■ TASK TO COMPLETE: Nothing outside the stretch should be returned: give exactly the lines from the line containing "const hanger = new THREE.Group();" through the line containing "bpy.context.scene.collection.objects.link(empty)", including both.

■ GIVEN MATERIAL:
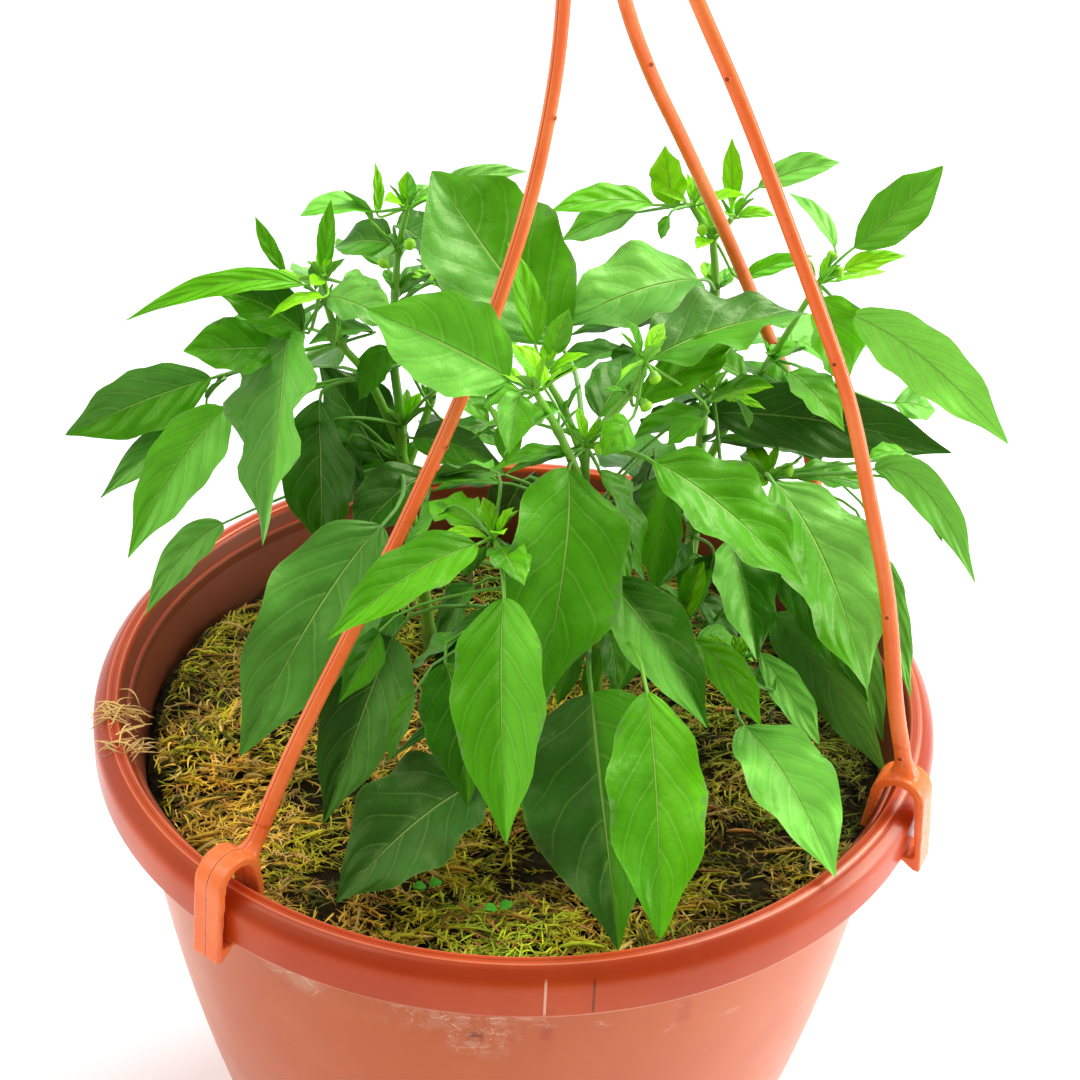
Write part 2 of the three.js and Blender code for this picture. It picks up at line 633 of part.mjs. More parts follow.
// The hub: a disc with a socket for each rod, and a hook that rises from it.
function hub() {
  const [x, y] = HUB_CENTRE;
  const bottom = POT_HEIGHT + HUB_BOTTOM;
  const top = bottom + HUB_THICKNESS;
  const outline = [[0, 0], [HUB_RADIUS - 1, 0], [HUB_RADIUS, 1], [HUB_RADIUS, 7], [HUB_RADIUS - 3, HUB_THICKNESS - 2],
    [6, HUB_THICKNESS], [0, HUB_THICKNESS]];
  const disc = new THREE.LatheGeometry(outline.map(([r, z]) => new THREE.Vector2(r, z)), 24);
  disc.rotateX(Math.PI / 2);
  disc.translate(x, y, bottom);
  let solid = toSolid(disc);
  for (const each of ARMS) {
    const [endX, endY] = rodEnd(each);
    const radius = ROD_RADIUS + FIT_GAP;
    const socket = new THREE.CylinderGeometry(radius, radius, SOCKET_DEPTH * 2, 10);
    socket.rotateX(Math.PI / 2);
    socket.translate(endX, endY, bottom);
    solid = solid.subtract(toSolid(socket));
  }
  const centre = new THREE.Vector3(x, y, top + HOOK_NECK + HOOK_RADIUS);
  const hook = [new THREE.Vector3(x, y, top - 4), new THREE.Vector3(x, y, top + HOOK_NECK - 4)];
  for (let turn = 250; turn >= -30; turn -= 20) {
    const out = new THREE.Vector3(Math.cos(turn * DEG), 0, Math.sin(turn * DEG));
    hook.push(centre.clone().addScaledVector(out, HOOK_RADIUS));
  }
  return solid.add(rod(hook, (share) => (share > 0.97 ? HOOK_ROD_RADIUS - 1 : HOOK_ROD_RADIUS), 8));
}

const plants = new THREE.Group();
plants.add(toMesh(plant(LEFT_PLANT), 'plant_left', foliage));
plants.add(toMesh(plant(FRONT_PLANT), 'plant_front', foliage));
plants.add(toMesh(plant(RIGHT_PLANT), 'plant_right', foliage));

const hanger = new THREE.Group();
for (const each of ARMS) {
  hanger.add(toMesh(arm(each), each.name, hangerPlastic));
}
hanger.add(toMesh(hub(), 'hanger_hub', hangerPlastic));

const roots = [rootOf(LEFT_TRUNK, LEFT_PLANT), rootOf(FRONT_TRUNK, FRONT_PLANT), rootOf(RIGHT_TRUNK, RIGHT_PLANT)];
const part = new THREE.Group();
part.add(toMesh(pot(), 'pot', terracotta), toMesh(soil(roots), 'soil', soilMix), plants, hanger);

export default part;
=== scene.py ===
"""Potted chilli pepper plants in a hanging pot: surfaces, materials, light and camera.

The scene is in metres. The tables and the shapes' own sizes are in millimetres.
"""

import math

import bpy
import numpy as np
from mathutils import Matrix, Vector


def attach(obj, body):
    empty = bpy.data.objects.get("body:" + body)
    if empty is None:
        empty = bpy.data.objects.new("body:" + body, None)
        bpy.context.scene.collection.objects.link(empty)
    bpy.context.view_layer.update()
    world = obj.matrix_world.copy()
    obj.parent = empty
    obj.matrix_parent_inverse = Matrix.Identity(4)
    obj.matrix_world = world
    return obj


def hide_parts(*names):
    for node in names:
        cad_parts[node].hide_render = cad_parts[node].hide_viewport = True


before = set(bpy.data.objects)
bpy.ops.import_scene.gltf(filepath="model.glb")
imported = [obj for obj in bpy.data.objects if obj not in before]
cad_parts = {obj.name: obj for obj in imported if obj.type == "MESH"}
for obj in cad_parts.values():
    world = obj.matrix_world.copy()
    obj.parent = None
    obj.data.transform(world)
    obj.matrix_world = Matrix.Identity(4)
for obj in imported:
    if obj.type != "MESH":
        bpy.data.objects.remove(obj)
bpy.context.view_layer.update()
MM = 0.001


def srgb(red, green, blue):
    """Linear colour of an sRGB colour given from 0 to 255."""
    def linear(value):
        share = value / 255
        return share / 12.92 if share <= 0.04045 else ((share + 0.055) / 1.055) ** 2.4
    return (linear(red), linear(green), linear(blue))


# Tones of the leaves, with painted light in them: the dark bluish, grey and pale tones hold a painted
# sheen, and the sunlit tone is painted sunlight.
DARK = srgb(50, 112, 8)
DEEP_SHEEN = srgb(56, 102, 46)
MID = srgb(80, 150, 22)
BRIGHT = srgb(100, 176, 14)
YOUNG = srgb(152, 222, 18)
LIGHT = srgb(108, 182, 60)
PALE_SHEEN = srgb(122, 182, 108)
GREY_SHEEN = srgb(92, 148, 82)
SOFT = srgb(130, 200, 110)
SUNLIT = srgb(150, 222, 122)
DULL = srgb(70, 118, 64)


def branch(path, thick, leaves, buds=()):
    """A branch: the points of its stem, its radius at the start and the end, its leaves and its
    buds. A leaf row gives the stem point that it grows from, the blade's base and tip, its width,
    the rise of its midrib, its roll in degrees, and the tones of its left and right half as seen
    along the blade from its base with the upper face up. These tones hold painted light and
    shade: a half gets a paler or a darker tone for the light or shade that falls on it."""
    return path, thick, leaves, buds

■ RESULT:
const hanger = new THREE.Group();
for (const each of ARMS) {
  hanger.add(toMesh(arm(each), each.name, hangerPlastic));
}
hanger.add(toMesh(hub(), 'hanger_hub', hangerPlastic));

const roots = [rootOf(LEFT_TRUNK, LEFT_PLANT), rootOf(FRONT_TRUNK, FRONT_PLANT), rootOf(RIGHT_TRUNK, RIGHT_PLANT)];
const part = new THREE.Group();
part.add(toMesh(pot(), 'pot', terracotta), toMesh(soil(roots), 'soil', soilMix), plants, hanger);

export default part;
=== scene.py ===
"""Potted chilli pepper plants in a hanging pot: surfaces, materials, light and camera.

The scene is in metres. The tables and the shapes' own sizes are in millimetres.
"""

import math

import bpy
import numpy as np
from mathutils import Matrix, Vector


def attach(obj, body):
    empty = bpy.data.objects.get("body:" + body)
    if empty is None:
        empty = bpy.data.objects.new("body:" + body, None)
        bpy.context.scene.collection.objects.link(empty)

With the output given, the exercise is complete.